Conservation of Energy, Research and Development, Technology
Absorption, Foreign Exchange Earnings and Outgo Information pursuant
to Section 217(1)(e) of the Companies Act, 1956 read with the Companies
(Disclosure of Particulars in the Report of Board of Directors) Rules,
1988, is annexed hereto and forms part of the report.
M/s. Price Waterhouse LLP, Chartered Accountants (Firm Regn. No
012754N/ N500016), retire at the conclusion of the ensuing Annual
General Meeting and being eligible, offer themselves for reappointment.
The Board of Directors, in pursuance of order under Section 233B (2) of
the Companies Act, 1956, appointed M/s.
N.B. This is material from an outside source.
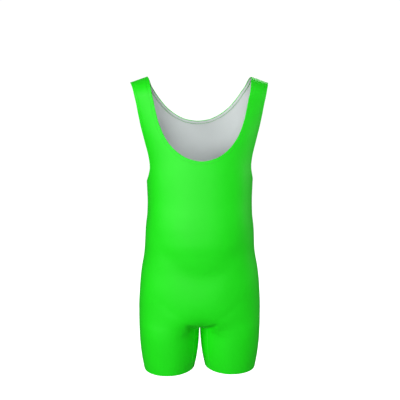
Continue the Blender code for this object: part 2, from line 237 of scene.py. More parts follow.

Nalin I. Mehta, Cost
Accountants, as cost auditors of the Company to carry out the audit of
the cost accounts relating to organic and inorganic chemicals of the
Company for the Financial year 2015, subject to approval of Central
Government, if any. The cost audit report for the Financial year 2013
has been filed on due date.
Pursuant to provisions of Section 204 of the Companies Act, 2013, the
Board appointed Mr. Jagdish Ahuja, Practising Company Secretary, as
Secretarial Auditor to carry out the secretarial audit for the
Financial year 2014. Since the provisions relating to the disclosures
are not applicable for the year under review, the secretarial audit
report is not enclosed to the Boards'' report for the year ended
December 31, 2014.
The Board of Directors wish to place on record its sincere appreciation
for the support received from its stakeholders including shareholders,
bankers, distributors, suppliers and business associates. The Directors
recognize and appreciate the sincere and hard work, loyalty, dedicated
efforts and contribution of all the employees that ensured sustained
performance in a challenging business environment.
The Directors also express their appreciation of the assistance and
unstinted support received from Clariant group companies.